- Origin: Avon Lake, Ohio, United States
- Genres: Folk rock, Americana
- Years active: 1992–present
- Label: Funny Man Music
- Website: AnneEDeChant.com

= Anne E. DeChant =

American singer-songwriter

Anne E. DeChant is an American rock singer/songwriter/guitarist based in the Cleveland area. Her career began with the band Odd Girl Out in the early 1990s before releasing her first solo project in 1996.

==History==
DeChant grew up in Avon Lake, Ohio, and graduated from Avon Lake High School in 1983. She attended Miami University.

With Alexis Antes and Victoria Fliegel, Odd Girl Out enjoyed a niche following, particularly on the college scene. The band got airplay on, and support from, commercial radio stations in the Cleveland market, shortly before media deregulation and consolidation made the practice less common.

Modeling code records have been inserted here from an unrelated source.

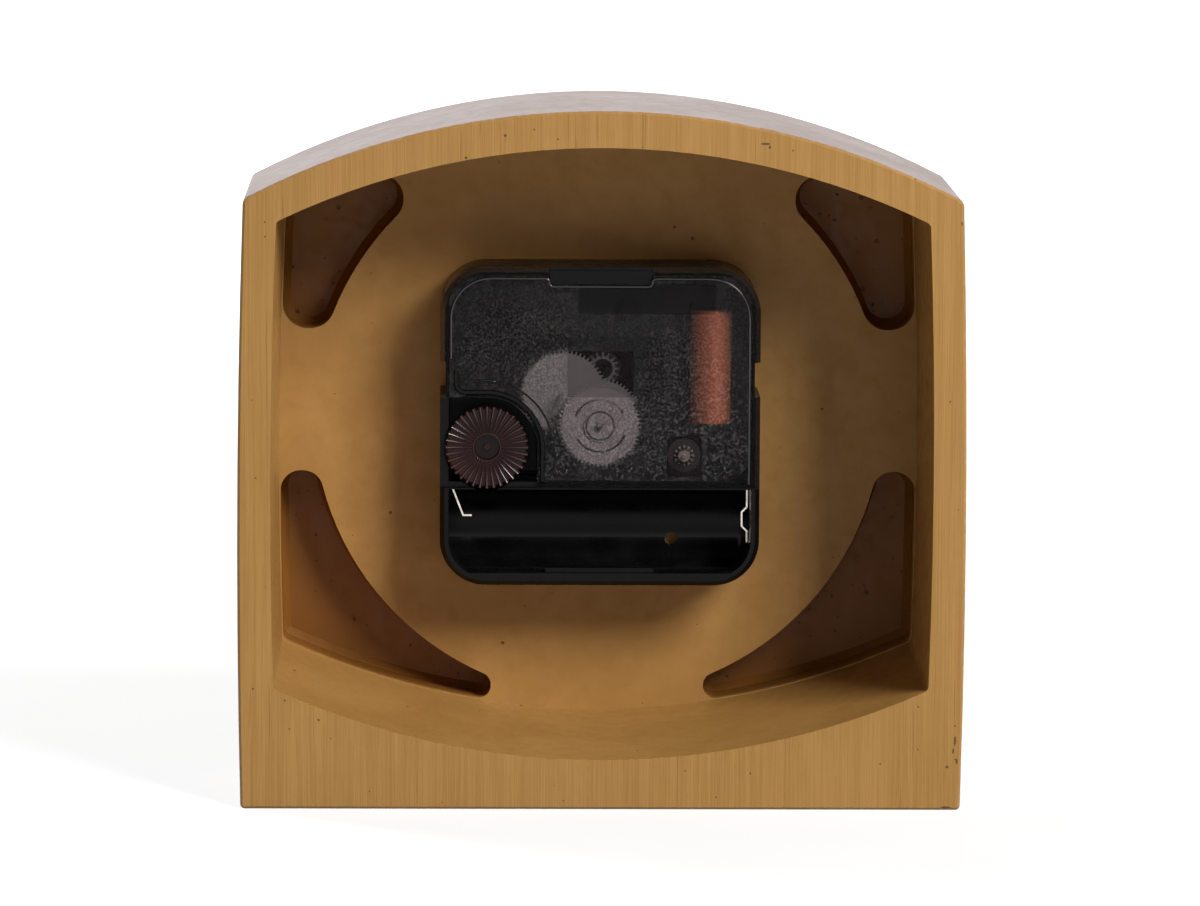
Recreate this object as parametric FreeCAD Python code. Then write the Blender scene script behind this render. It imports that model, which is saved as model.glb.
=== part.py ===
"""Shelf clock with a flat base and a shallow arched top, driven by a 56 mm quartz movement.

Millimetres. The dial faces -Y, the open back faces +Y and +Z is up. The origin is under the
middle of the case, on the surface that the clock stands on.
"""
import FreeCAD, Part
import math
import os

V = FreeCAD.Vector
AXIS = V(0, 1, 0)
OVERRUN = 1.0

# Case outline
CASE_HALF_BASE = 62.3
SIDE_BOW = 0.5
SHOULDER_INSET = 0.5
CASE_HEIGHT = 121.1
ARCH_RISE = 15.3
CASE_DEPTH = 48.4
CASE_CORNER_RADIUS = 1.6
CASE_BASE_RADIUS = 0.8
CASE_FRONT_CHAMFER = 0.7
CASE_REAR_CHAMFER = 0.45
BEZEL_PROUD = 1.6
CASE_HALF_WAIST = CASE_HALF_BASE + SIDE_BOW
CASE_HALF_SHOULDER = CASE_HALF_BASE - SHOULDER_INSET
CASE_SHOULDER_Z = CASE_HEIGHT - ARCH_RISE
REAR_Y = (CASE_DEPTH + BEZEL_PROUD) / 2
FRONT_Y = REAR_Y - CASE_DEPTH

# Hollow in the back, measured in from the outline at the rear rim
RIM_SIDE = 5.7
RIM_TOP = 6.3
RIM_SHOULDER = 3.9
RIM_BASE = 8.7
BASE_BOW = 12.3
DRAFT_SIDE = 0.6
DRAFT_TOP = 1.2
DRAFT_BASE = 3.0
HOLLOW_CORNER_RADIUS = 1.2

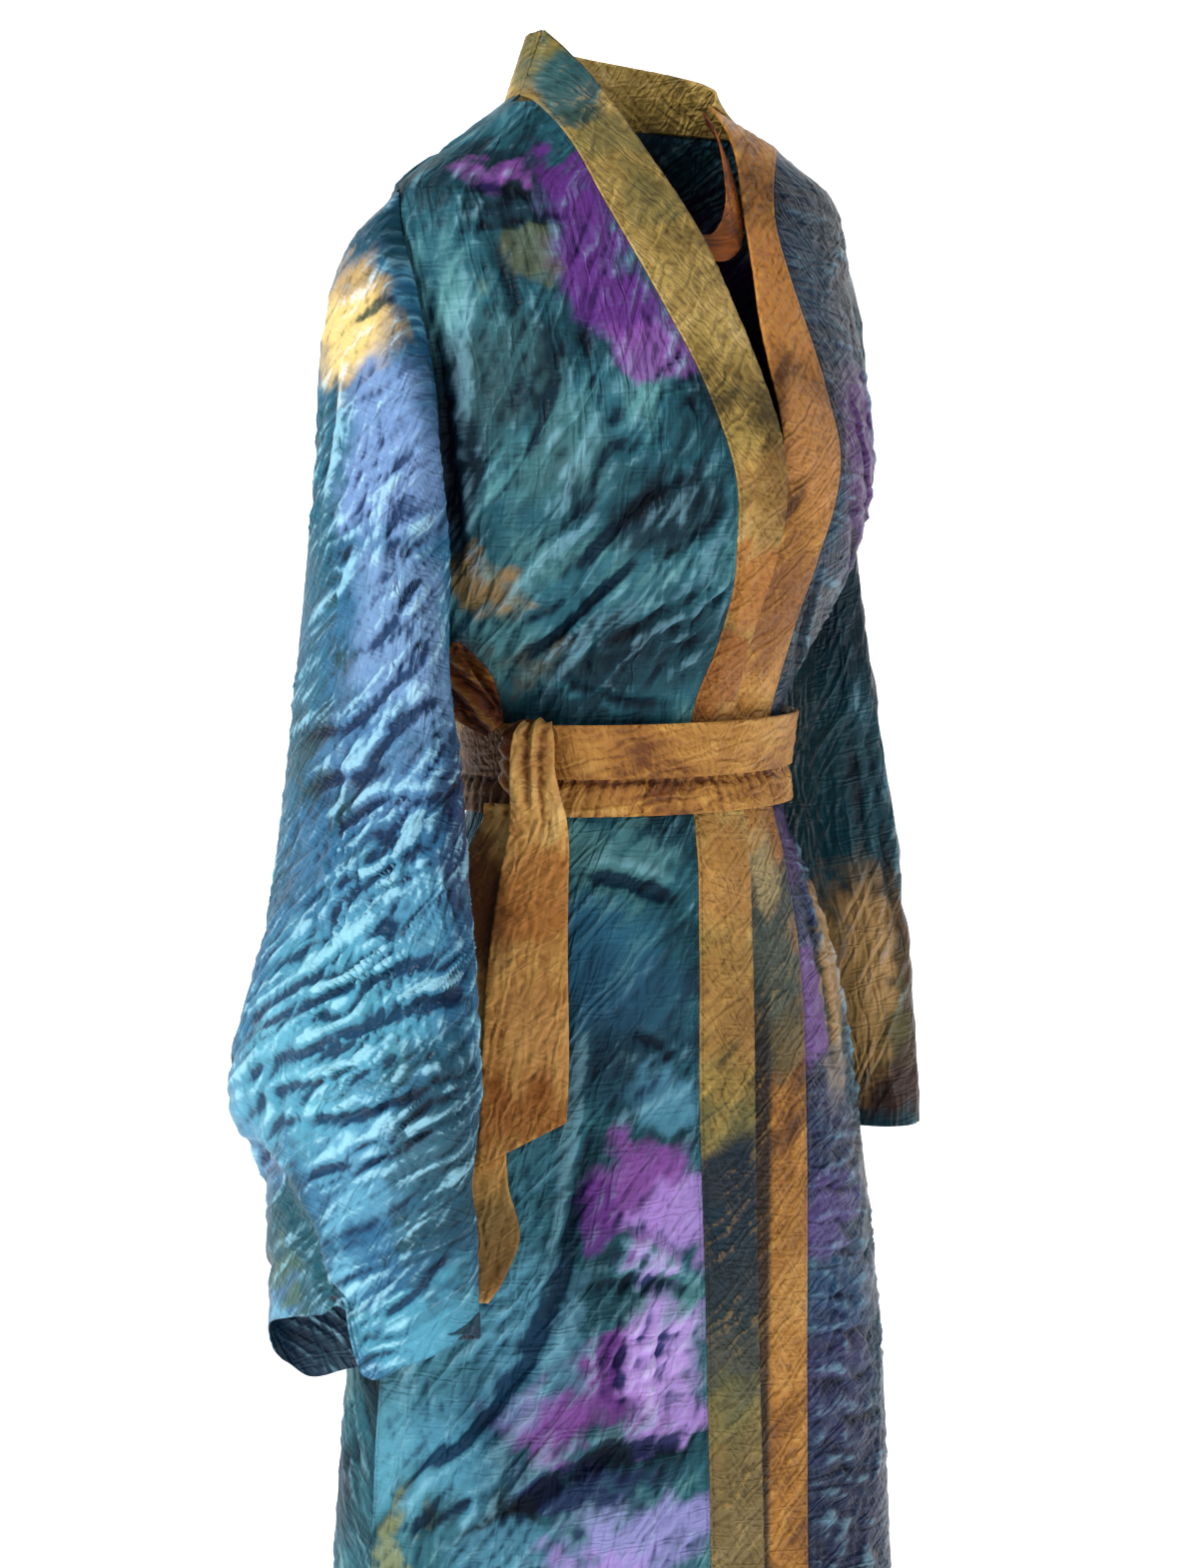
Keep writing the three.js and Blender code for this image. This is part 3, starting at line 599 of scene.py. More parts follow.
def front_band(side, band, lap, columns, rows):
    u, v = grid(columns, rows)
    top = band.data[-1, 0]
    z = HEM + (top - HEM) * v
    line = band(z)
    across = 1 - u if side > 0 else u
    seam = front_point(line.x, z)
    free = np.stack([line.edge_x, line.edge_y, line.edge_z], -1)
    standing = seam + (free - seam) * across[..., None]
    out = lap * smooth(across, 0.02, 0.34) * (1 - smooth(z, -250, -180))
    lying = front_point(standing[..., 0], np.minimum(standing[..., 2], -1), out)
    return lying + (standing - lying) * smooth(z, -150, -70)[..., None]


def neck_band(columns, rows):
    u, v = grid(columns, rows)
    angle = 91 + 178 * u
    row = NECK(angle)
    point = body_point(angle, row.z, -row.lean * v)
    point[..., 2] = row.z + GAP + row.rise * v
    return point


def belt_turn(top, bottom, off, columns, rows):
    u, v = np.meshgrid(np.arange(columns) / columns, np.linspace(0, 1, rows))
    return body_point(360 * u, bottom + (top - bottom) * v, off + BELT.swell * np.sin(np.pi * v))


def directions_at(angle, z):
    out = body_point(angle, z, 1.0) - body_point(angle, z)
    out /= np.linalg.norm(out, axis=-1, keepdims=True)
    return out, np.stack([-out[..., 1], out[..., 0], 0 * out[..., 0]], -1)


def tail(table, slant, columns, rows):
    u, v = grid(columns, rows)
    bottom, top = table.data[0, 0], table.data[-1, 0]
    level = bottom + (top - bottom) * v
    row = table(level)
    along = directions_at(row.angle, BELT.bottom)[1]
    c, s = np.cos(np.radians(row.turn)), np.sin(np.radians(row.turn))
    x, y = along[..., 0], along[..., 1]
    along = np.stack([x * c - y * s, x * s + y * c, 0 * s], -1)
    point = body_point(row.angle, np.minimum(level, BELT.bottom), row.off)
    point[..., 2] = level + slant * (u - 0.5) * (1 - v) ** 2
    return point + along * (row.half * (2 * u - 1))[..., None]


def bow_loop(columns, rows):
    u, v = grid(columns, rows)
    row = LOOP(8 * v)
    angle = KNOT.angle - np.degrees(row.reach / BODY(BELT.middle).side)
    across = directions_at(angle, BELT.middle)[1] * 0.8
    across[..., 2] = 0.6
    return body_point(angle, KNOT.z + row.rise, row.off) + across * (row.half * (2 * u - 1))[..., None]


def throat_strip(columns, rows):
    u, v = grid(columns, rows)
    row = THROAT(5 * (1 - v))
    middle = np.stack([row.x, row.y, row.z], -1)
    ahead = np.gradient(middle, axis=0)
    out = np.stack([middle[..., 0], middle[..., 1], np.full(u.shape, 40.0)], -1)
    across = np.cross(ahead, out)
    across /= np.linalg.norm(across, axis=-1, keepdims=True)
    return middle + across * (row.half * (1 - 2 * u))[..., None]


# ---- Relief ----


def normals(points, wrap):
    if wrap:
        along = np.roll(points, -1, 1) - np.roll(points, 1, 1)
    else:
        along = np.gradient(points, axis=1)
    n = np.cross(along, np.gradient(points, axis=0))
    return n / np.maximum(np.linalg.norm(n, axis=-1, keepdims=True), 1e-9)


# Large odd numbers that scatter the directions of the noise, and the bits that are kept.
MIX_X, MIX_Y, MIX_SEED, MIX_AGAIN, LOW_BITS = 374761393, 668265263, 974711, 1274126177, 0xFFFFFFFF


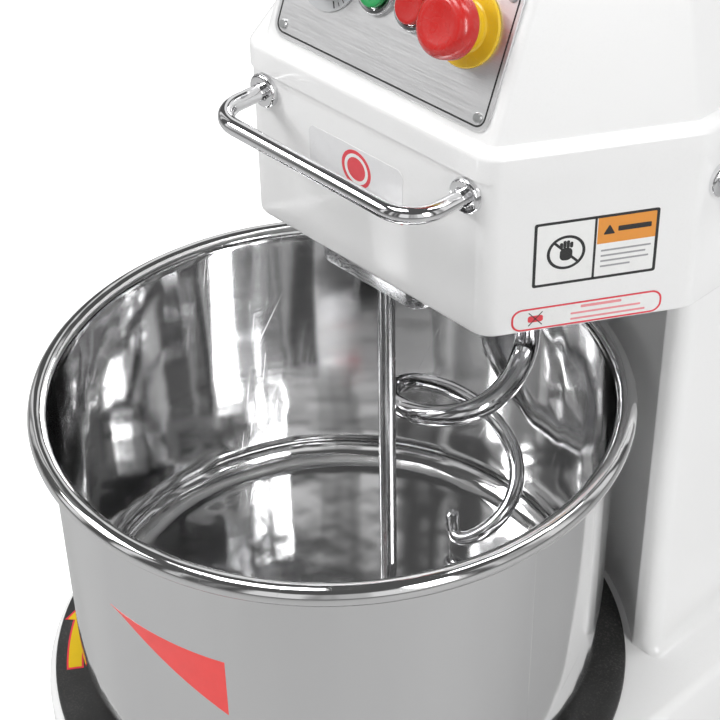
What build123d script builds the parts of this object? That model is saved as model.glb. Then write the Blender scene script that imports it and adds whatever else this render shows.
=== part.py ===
# Spiral dough mixer with a fixed head, for about 20 litres of dough: a white sheet body on a
# round-fronted plinth, a steel bowl on a driven turntable, a spiral hook and a breaker bar that
# hang from the head, and a gearmotor in the column that drives both by chain.
# Millimetres, +Z up, floor at Z = 0, the front towards -Y. Plans are drawn about the bowl's axis.
import os
from math import asin, cos, pi, radians, sin, sqrt, tan

from build123d import *

os.makedirs("parts", exist_ok=True)

# ---- driving dimensions ----
overall_depth = 700
plinth_r = 204                            # round front of the plinth
bowl_y = plinth_r - overall_depth / 2     # the bowl's axis
sheet = 2.5                               # painted sheet of plinth, column and head
running = 0.05                            # radial clearance of a shaft in a bearing or hole
gap = 0.4                                 # clearance between sliding or turning neighbours

# bowl
rim_z = 450                               # centre of the rolled bead
bead_ring_r, bead_r = 184, 6.8
bowl_r, bowl_sheet = 178.9, 1.5
bowl_floor_z, bowl_corner_r = 248, 20
turntable_r, turntable_h = 115, 10

# plinth and deck
foot_h = 22
plinth_top, deck_top = 226, 229
deck_r, deck_hole_r = 199, 119
body_rear = 466
chassis_z, bridge_z, plate_h = 22, 150, 8

# column
column_half, column_front, scoop_r = 162.5, 142, 204
post_size, post_wall = 30, 3
post_places = [(x, y) for x in (-138, 138) for y in (192, 440)]

# head
head_half, head_front, head_front_half, facet_back = 164, 29.5, 99.5, 139
head_z, lower_shell_top, band_z, shelf_z, cap_z = 524.5, 632, 630, 648, 752
band_proud, shelf_in, cap_angle, cap_side_angle = 1.5, 9, 68, 76.5
head_corner, cap_corner = 16, 8
head_plate_h = 10

# spiral and breaker bar
spiral_y = 115.5
hub_z, hub_r, hub_h = 500, 56, 10
leg_turn, leg_r = 33, 8.8                 # leg's direction from +X, and its radius
leg_straight_z, leg_end_z = rim_z + 8, rim_z - 20
tip_r = 5.2
# the hook's centre line: degrees turned from the leg, distance from the axis, depth below the rim
hook_stations = [(64, 50.5, 42), (127, 48, 57), (191, 45.5, 75), (254, 46.5, 102), (318, 46.5, 137),
                 (382, 33, 171), (440, 13, 188), (500, 3, 180)]
hook_offset = 45
bar_y, bar_r, bar_foot_z = 47.5, 5.8, 252
bracket_half, bracket_front, bracket_back, bracket_h = 45, 31, 66, 10

# drive
chain_pitch, roller_r, sprocket_w = 12.7, 4.2, 7.2
bowl_teeth, lower_teeth, upper_teeth, spiral_teeth = 60, 12, 26, 13
main_y, main_r = 270, 12.5
lower_chain_z, upper_chain_z = 108, 614
spindle_r, bowl_spindle_r = 15, 17.5
gearbox_y, gearbox_z, gearbox_h, foot_span = 341, 252, 88, 142
motor_y, motor_r, motor_h = 385, 60, 138


def at(x, y, z):
    """A level plane at a point given about the bowl's axis."""
    return Plane((x, bowl_y + y, z))


def upright(y):
    """The plane across the machine at a distance behind the bowl's axis, seen from the front."""
    return Plane(origin=(0, bowl_y + y, 0), x_dir=(1, 0, 0), z_dir=(0, -1, 0))


def write(builder, name):
    builder.part.label = name
    export_step(builder.part, f"parts/{name}.step")


# ---- bowl, turntable and spindle ----
with BuildPart() as bowl:
    with BuildSketch(upright(0)) as wall:
        with BuildLine():
            Polyline((0, bowl_floor_z - 2), (bowl_r, bowl_floor_z - 2), (bowl_r, rim_z), (0, rim_z),
                     close=True)
        make_face()
        fillet(wall.vertices().group_by(Axis.Y)[0].sort_by(Axis.X)[-1], bowl_corner_r + bowl_sheet)
    with BuildSketch(upright(0), mode=Mode.PRIVATE) as inside:
        inner_r = bowl_r - bowl_sheet
        with BuildLine():
            Polyline((0, bowl_floor_z), (inner_r, bowl_floor_z), (inner_r, rim_z + 10),
                     (0, rim_z + 10), close=True)
        make_face()
        fillet(inside.vertices().group_by(Axis.Y)[0].sort_by(Axis.X)[-1], bowl_corner_r)
    revolve(axis=Axis((0, bowl_y, 0), (0, 0, 1)))
    revolve(inside.sketch, axis=Axis((0, bowl_y, 0), (0, 0, 1)), mode=Mode.SUBTRACT)
    with BuildSketch(upright(0)):
        with Locations((bead_ring_r, rim_z)):
            Circle(bead_r)
    revolve(axis=Axis((0, bowl_y, 0), (0, 0, 1)))
write(bowl, "bowl")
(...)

In July 1997, Anne E. DeChant released her first solo album, with a more mainstream sound, but departing a bit from her folk roots.

==Songwriting==
DeChant writes her share of heart-felt songs of heartache and heartbreak. She is a story teller who draws much of her inspiration from the struggles of those she observes. Many of her most popular tracks are about social justice issues. Examples include Girls and Airplanes (gender equality), Green Hand (supporting troops post-war), Swastika (Holocaust denial), 25 (imbalance in economic status), and Second Class Citizen and "What Do You Care" (prejudice and intolerance toward the gay and transgender communities), "World War III" (man-made 'progress' versus destruction of the earth). Her 2020 song "Change" relates the disparity in the culture wars, both economic and racial.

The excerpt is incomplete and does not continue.